# Exercise requirements
Return exactly the lines that run from the beginning through the line containing "from mathutils import Matrix, Vector", both included, and no others.
>>>>>
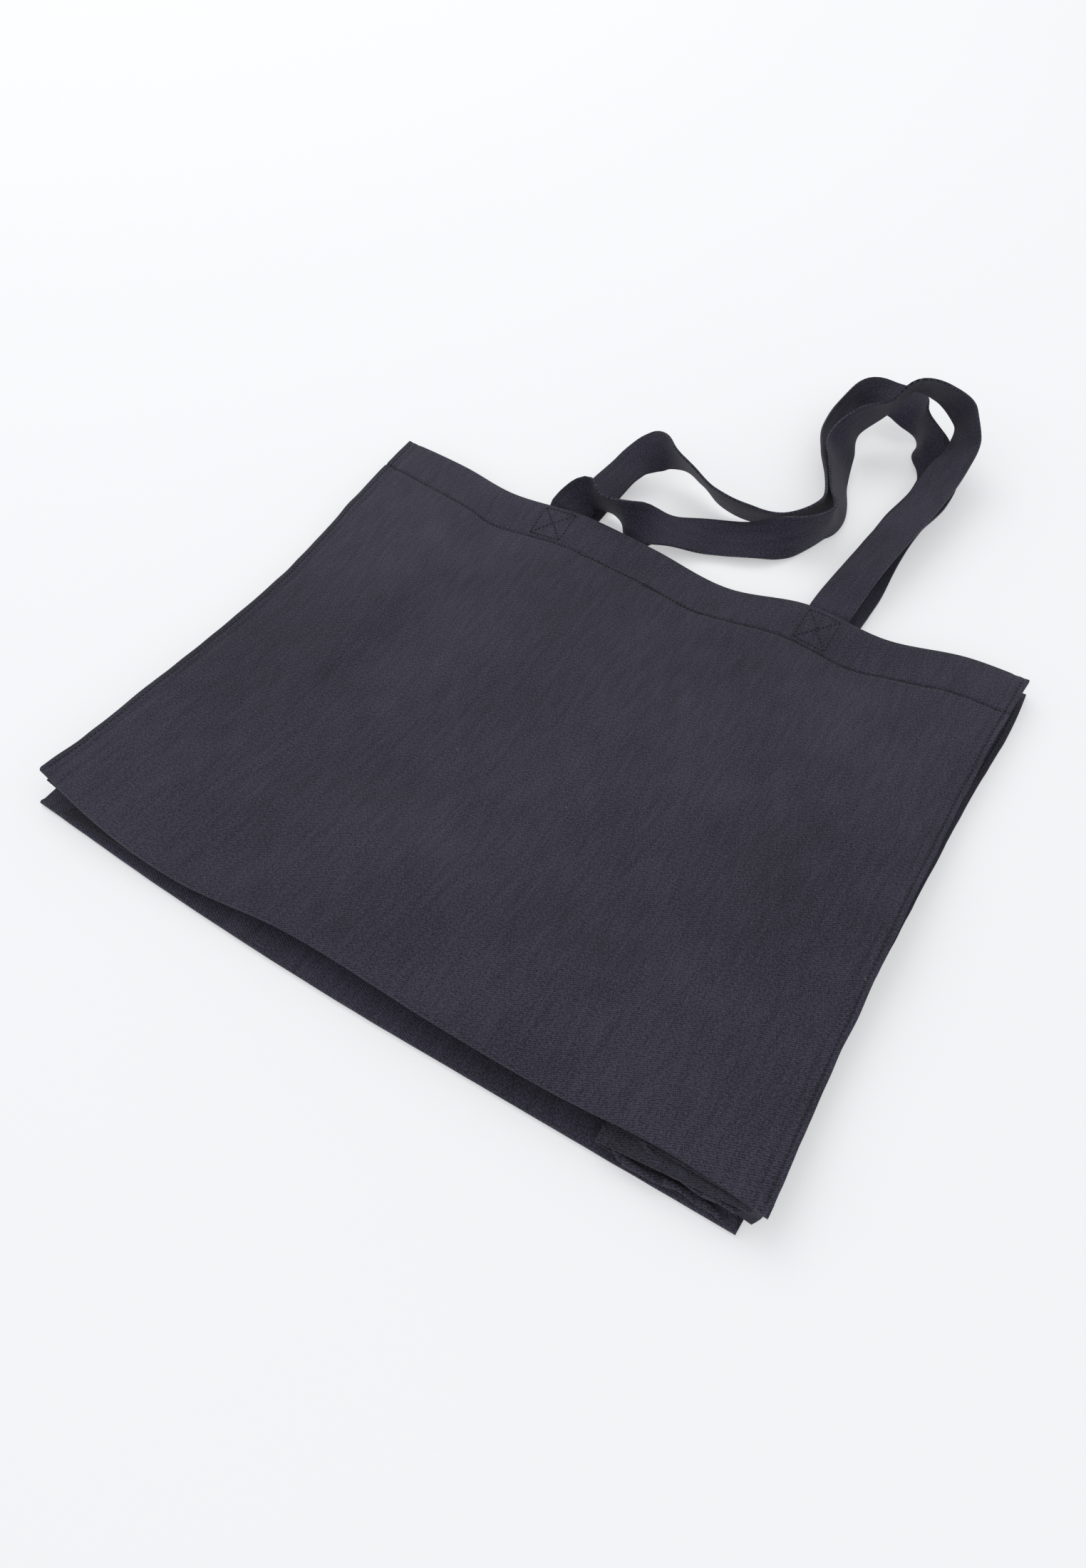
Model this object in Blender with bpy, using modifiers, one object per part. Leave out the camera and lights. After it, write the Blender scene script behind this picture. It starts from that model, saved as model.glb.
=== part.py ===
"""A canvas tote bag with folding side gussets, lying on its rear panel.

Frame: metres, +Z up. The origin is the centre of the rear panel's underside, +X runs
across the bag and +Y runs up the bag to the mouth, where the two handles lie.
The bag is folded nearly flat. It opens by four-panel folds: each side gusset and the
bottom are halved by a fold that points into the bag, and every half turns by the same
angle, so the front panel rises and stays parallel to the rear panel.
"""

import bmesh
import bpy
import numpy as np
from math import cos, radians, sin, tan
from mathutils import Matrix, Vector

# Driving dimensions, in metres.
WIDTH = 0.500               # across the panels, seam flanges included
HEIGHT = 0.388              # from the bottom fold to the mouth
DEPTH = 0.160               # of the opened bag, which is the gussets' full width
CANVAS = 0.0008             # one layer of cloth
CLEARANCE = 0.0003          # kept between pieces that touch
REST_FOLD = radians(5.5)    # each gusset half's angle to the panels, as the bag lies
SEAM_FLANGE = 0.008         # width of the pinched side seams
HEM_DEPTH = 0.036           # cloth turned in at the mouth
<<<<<
# Full answer
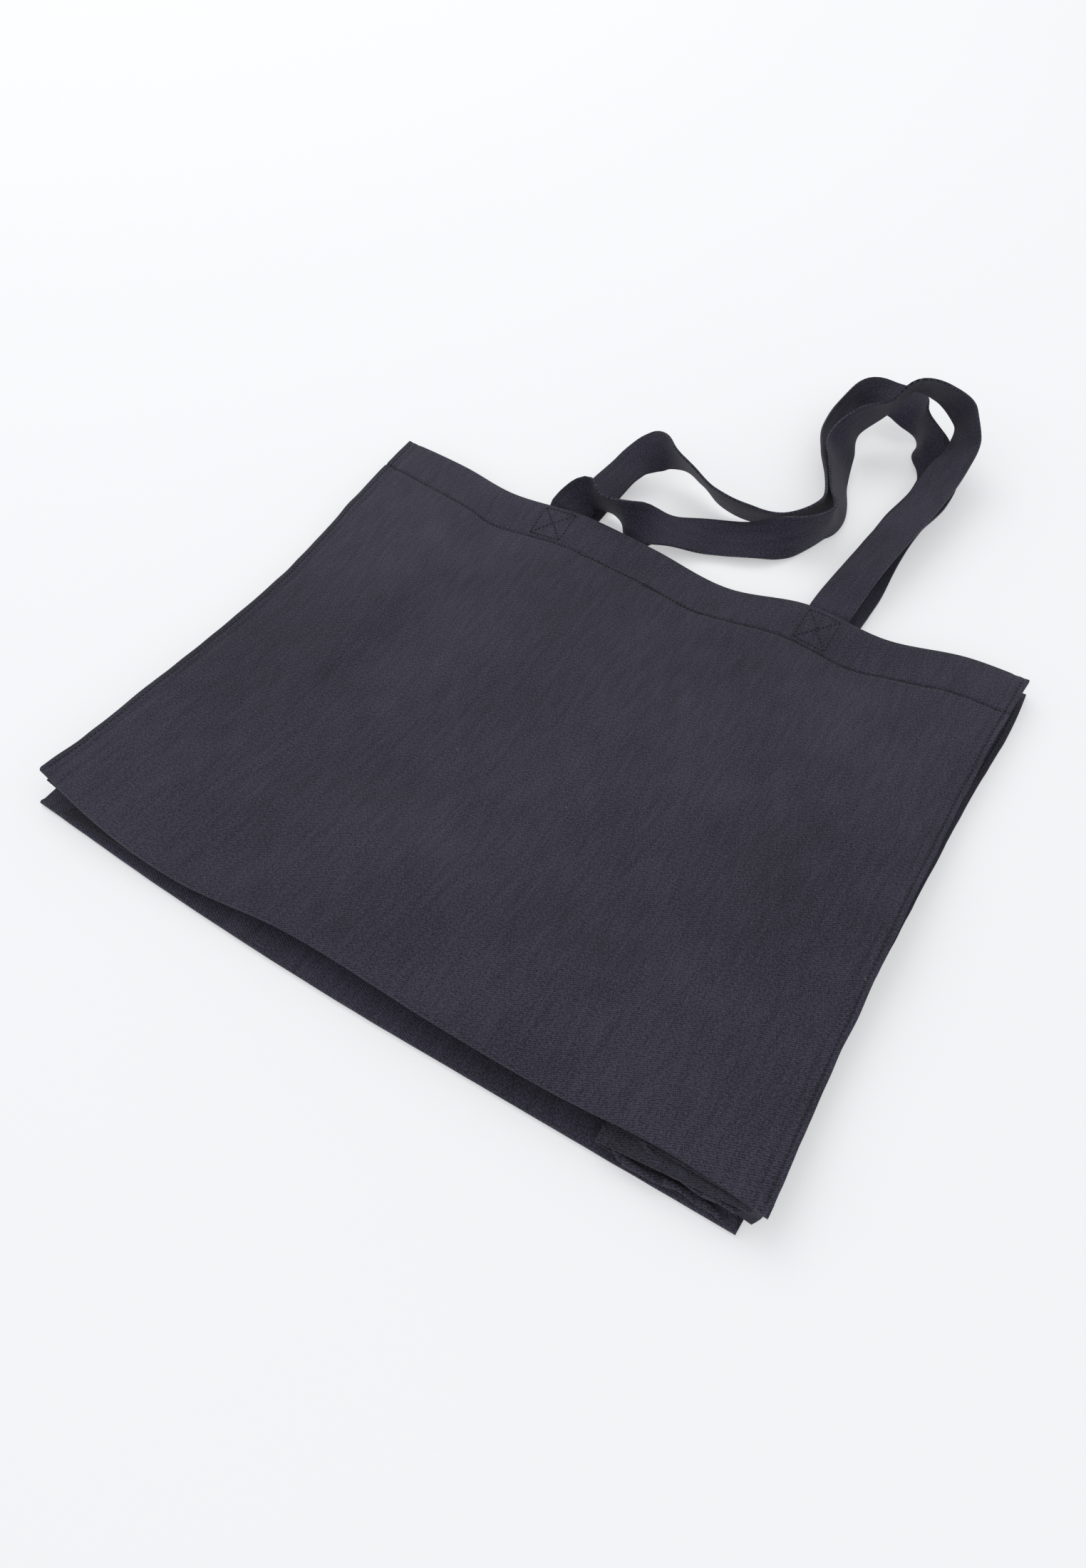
Model this object in Blender with bpy, using modifiers, one object per part. Leave out the camera and lights. After it, write the Blender scene script behind this picture. It starts from that model, saved as model.glb.
=== part.py ===
"""A canvas tote bag with folding side gussets, lying on its rear panel.

Frame: metres, +Z up. The origin is the centre of the rear panel's underside, +X runs
across the bag and +Y runs up the bag to the mouth, where the two handles lie.
The bag is folded nearly flat. It opens by four-panel folds: each side gusset and the
bottom are halved by a fold that points into the bag, and every half turns by the same
angle, so the front panel rises and stays parallel to the rear panel.
"""

import bmesh
import bpy
import numpy as np
from math import cos, radians, sin, tan
from mathutils import Matrix, Vector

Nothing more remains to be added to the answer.